Because all code can be rearranged to the "inside" of the barrier, you can simply write:
i = 21;
Therefore, half-barriers are faster.
----------
Now instead of the compiler rearranging code: imagine the L1 cache is rearranging writes to memory. With full barriers, the L1 cache has to write:
i = 1;
full_barrier(); // Ensure all other cores see that i is now = 1;
i = 10; // L1 cache allows CPU to do +2, +3, and +4 operations, but L1 "merges them together" and other cores do NOT see the +2, +3, or +4 operations
full_barrier(); // L1 cache communicates to other cores that i = 10 now;
i = 21; // L1 cache allows CPU to do +5 and +6 operations
// Without a barrier, L1 cache doesn't need to tell anyone that i is 21 now. No communication is guaranteed.
----------
Similarly, with half-barriers instead, the L1 cache's communication to other cores only has to be:
i = 21; // L1 cache can "lazily" inform other cores, allowing the CPU to perform i+=1, i+=2... i+=6.
So for CPUs that implement half-barriers (like ARM), the L1 cache can communicate ever so slightly more efficiently, if the programmer specifies these barriers.
----------
Finally, you have "weak ordered atomics", which have no barriers involved at all. While the atomics are guaranteed to execute atomically, their order is completely unspecified.
There's also consume / release barriers, which no one understands and no compiler implements. So ignore those. :-) They're trying to make consume/release easier to understand in a future standard... and I don't think they got all the "bugs" out of the consume/release standard yet.
-------
EDIT: Now that I think of it, acquire_barriers / release_barriers are often baked into a load/store operation and are "relative" to a variable. So the above discussion is still inaccurate. Nonetheless, I think its a simplified discussion to kinda explain why these barriers exist and why programmers were driven to make a "more efficient barrier" mechanic.
To the edit: right. I like the description using half barriers, but I have trouble reconciling that with the Linux Kernel's READ_ONCE/WRITE_ONCE macros, which guarantee no tearing/alignment issues, but boil down to reads/writes through casts to volatile qualified pointer dereferences. I guess those don't have the same notion of memory ordering that the C++11 API has... Maybe rmb()/wmb()...
Well... I didn't describe the C++11 memory model above.

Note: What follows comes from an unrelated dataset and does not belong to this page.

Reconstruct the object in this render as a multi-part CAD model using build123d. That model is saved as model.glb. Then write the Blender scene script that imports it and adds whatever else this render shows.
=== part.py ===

I had a gross simplification, because I didn't account for how the C++11 memory model acts "relative to a variable". (And this "variable" is typically the mutex itself).
My understanding is that WRITE_ONCE / READ_ONCE are meant for this "relative to a variable" issue. Its _precisely_ the issue I ignored in my post above.
All C++11 atomics are "relative to a variable". There are typically no memory-barriers floating around by themselves (there can be, but, you probably don't need the free-floating memory barriers to get the job done).
So you wouldn't write "acquire_barrier()" in C++11. You'd write "atomic_var.store(value, memory_order_release)", saying that the half-barrier is relative to atomic_var itself.
----------
a();
b();
while(val = atomic_swap(spinlock, 1, acquire_consistency), val!= 0) hyperthread_yield(); // half-barrier, write 1 into the spinlock while atomically reading its previous value
c();
d();
e();
atomic_store(spinlock, 0, release_consistency); // Half barrier, 0 means we're done with the lock
f();
g();
So the C++ acquire/release model is always relative to a variable, commonly the spinlock.
This means that "c, d, and e" are protected by the spinlock (or whatever synchronization variable you're working with). Moving a or b "inside the lock" is fine, because that's the "unlocked region", and the higher-level programmer is fine with "any order" outside of the locked region.
Note: this means that c(), d(), and e() are free to be rearranged as necessary. For example:
while(val = atomic_swap(spinlock, 1, acquire_consistency), val!= 0) hyperthread_yield(); // half-barrier, write 1 into the spinlock while atomically reading its previous value
for(int i=0; i<100; i++){
value+=i;
}
atomic_store(spinlock, 0, release_consistency); // Half barrier, 0 means we're done with the lock
The optimizer is allowed to reorder the values inside into:
while(val = atomic_swap(spinlock, 1, acquire_consistency), val!= 0) hyperthread_yield(); // half-barrier, write 1 into the spinlock while atomically reading its previous value
for(int i=99; i>=0; i--){ // decrement-and-test form is faster on many processors
value+=i;
}
atomic_store(spinlock, 0, release_consistency); // Half barrier, 0 means we're done with the lock
Its the ordering "relative" to the spinlock that needs to be kept. Not the order of any of the other loads or stores that happen. As long as all value+=i stores are done "before" the atomic_store(spinlock) command, and "after" the atomic_swap(spinlock) command, all reorderings are valid.
So reordering from "value+=0, value+=1, ... value+=99" into "value+=99, value+=98... value+=0" is an allowable optimization.
----------
It seems like WRITE_ONCE / READ_ONCE was written for DEC_Alpha, which is far weaker (less guarantees about order) than even ARM. DEC_Alpha was the first popular multicore system, but its memory model allowed a huge number of reorderings.
WRITE_ONCE / READ_ONCE probably compile into no-ops on ARM or x86. I'm not 100% sure, but that'd be my guess. I think the last 20-years of CPU design has overall said that the DEC_Alpha's reorderings were just too confusing to handle in the general case, so CPU designers / low-level programmers just avoid that situation entirely.
"dependent memory accesses" is very similar to the confusing language of memory_order_consume. Which is again: a model almost no one understands, and almost no C++ compiler implements. :-) So we can probably ignore that.
Wrt Alpha, I think a large part of the weirdness was that some early variants had split caches which weren't coherent with each other or something like that. So if a pointer and the value it pointed to where in different cache banks you could get funny effects.